Issuance of the Bonds; Application of Proceeds. To provide funds for the purpose of refunding the Refunded Bonds, the Issuer will issue, sell and deliver the Bonds. The Bonds will be issued in accordance with and pursuant to the Indenture in the aggregate principal amount, will bear interest at the rate or rates, will mature and will be subject to redemption as set forth therein. The Company hereby approves the terms and conditions of the Indenture, and the Bonds, and the terms and conditions under which the Bonds will be issued, sold and delivered.
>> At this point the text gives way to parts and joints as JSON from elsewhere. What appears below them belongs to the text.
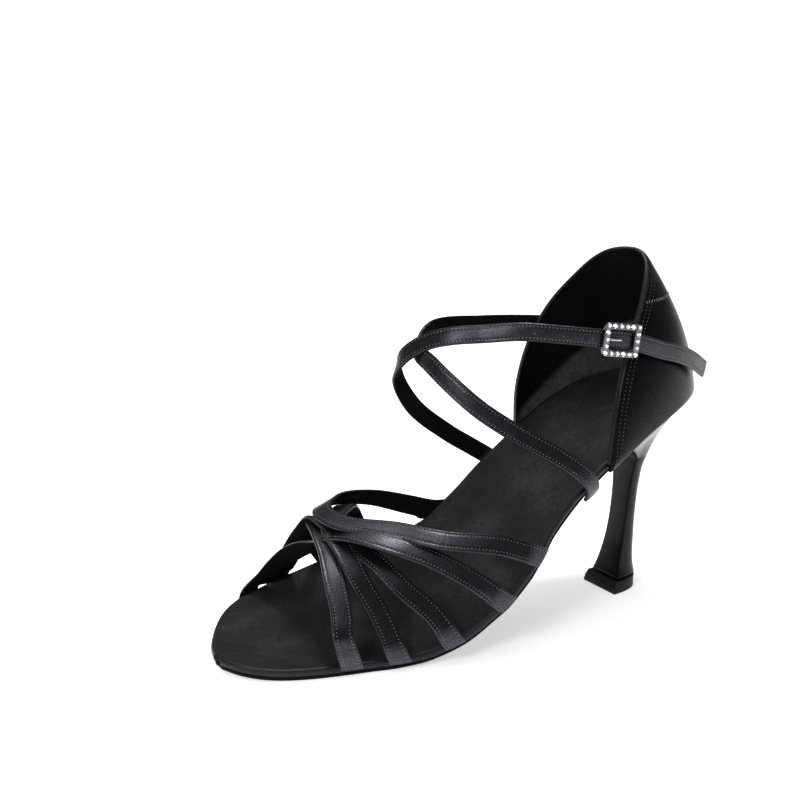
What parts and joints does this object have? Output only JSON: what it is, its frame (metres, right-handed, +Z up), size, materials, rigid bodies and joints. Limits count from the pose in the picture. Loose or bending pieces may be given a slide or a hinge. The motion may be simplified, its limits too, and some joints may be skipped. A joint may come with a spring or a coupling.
{
  "type": "ballroom dance sandal",
  "caption": "Left ballroom dance sandal with a flared heel, a closed counter, crossed ankle straps with a small buckle and a knotted vamp.",
  "frame": {"origin": "centre of the heel tip's bottom face, on the floor", "axes": "+X to the toe, +Y to the wearer's left (the outer side of this left shoe), +Z up"},
  "size_m": [0.2034, 0.1, 0.1401],
  "materials": {
    "satin": "black satin over leather, soft violet-grey sheen",
    "sock": "matte napped charcoal sock",
    "sole": "thin suede dance sole",
    "heel_cover": "black satin cover, satin gloss",
    "tip": "matte black top piece",
    "buckle": "polished, set with clear stones"
  },
  "bodies": {
    "root": {"outsole": "sole", "insole": "sock", "heel": "heel_cover", "heel_tip": "tip", "counter": "satin", "vamp_straps": "satin", "cross_straps": "satin", "buckle_tab": "satin", "buckle_frame": "buckle", "buckle_keeper": "buckle", "buckle_prong": "buckle"}
  },
  "joints": []
}
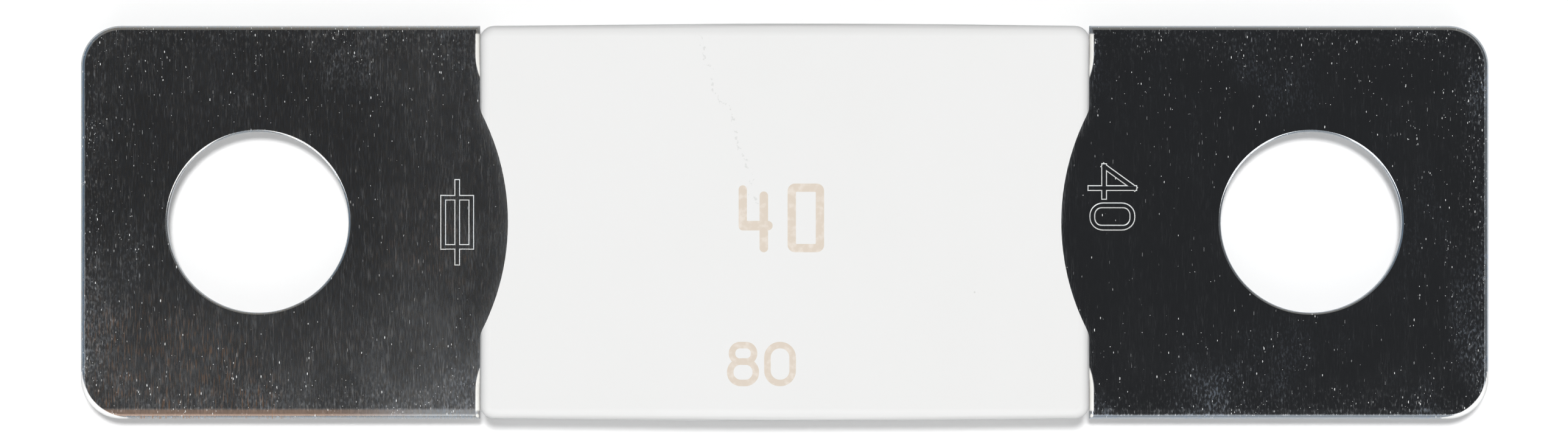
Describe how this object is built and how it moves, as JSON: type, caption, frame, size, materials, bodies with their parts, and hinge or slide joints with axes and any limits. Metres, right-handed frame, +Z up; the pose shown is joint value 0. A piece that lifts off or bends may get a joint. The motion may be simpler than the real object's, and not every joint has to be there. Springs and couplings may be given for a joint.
{
  "type": "bolt down strip fuse",
  "caption": "Bolt-down strip fuse: a stamped tinned copper strip with a bolt hole in each end tab, its melting link shut between white ceramic half shells.",
  "frame": {"origin": "middle of the underside of the body, on the surface that the lower shell rests on", "axes": "+X along the strip through both bolt holes, +Y across the strip, +Z up to the face that carries the rating"},
  "size_m": [0.0802, 0.0226, 0.008],
  "materials": {
    "tinned_copper": "bright tin plate over rolled copper, with fine grain across the strip, rubs and copper showing faintly",
    "white_ceramic": "pressed and fired white steatite, satin, with faint grey rub marks and pale beige printed numbers",
    "tin": "soft grey tin, melted on",
    "cement": "matt pale grey ceramic cement"
  },
  "bodies": {
    "root": {"fuse_strip": "tinned_copper", "tin_bead": "tin", "lower_shell": "white_ceramic", "upper_shell": "white_ceramic", "cement_front": "cement", "cement_rear": "cement"}
  },
  "joints": []
}
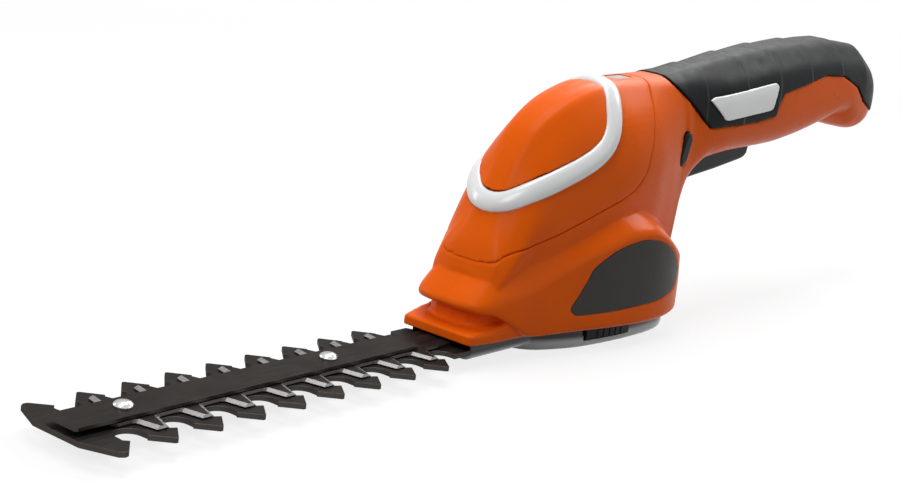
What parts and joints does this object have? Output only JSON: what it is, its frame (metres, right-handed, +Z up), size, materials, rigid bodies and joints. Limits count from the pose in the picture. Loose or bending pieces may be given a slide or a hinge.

The proceeds from the sale of the Bonds shall be paid to the Trustee and deposited as follows (a) a sum equal to accrued interest, if any, shall be deposited in the Bond Fund and (b) the balance shall be deposited in the Clearing Fund. Disbursements of moneys in the Clearing Fund shall be made by the Trustee in order to defease and/or redeem the Refunded Bonds, pursuant to written instructions delivered by the Company to the Trustee and to the Refunded Bonds Trustee, provided, in all events, all moneys in the Clearing Fund shall be fully disbursed for the redemption of the Refunded Bonds on or before 90 days following the date of issuance of the Bonds. Upon deposit of adequate funds with the trustee for the Refunded Bonds, the Company shall be permitted to seek a release of the lien of any and all documents providing for the payment of the Refunded Bonds, including particularly the respective Trust Indentures and the Loan Agreements securing the same, and may seek repayment of any unrequired funds on deposit in the Clearing Fund, pursuant to Section 5.07 of the Indenture.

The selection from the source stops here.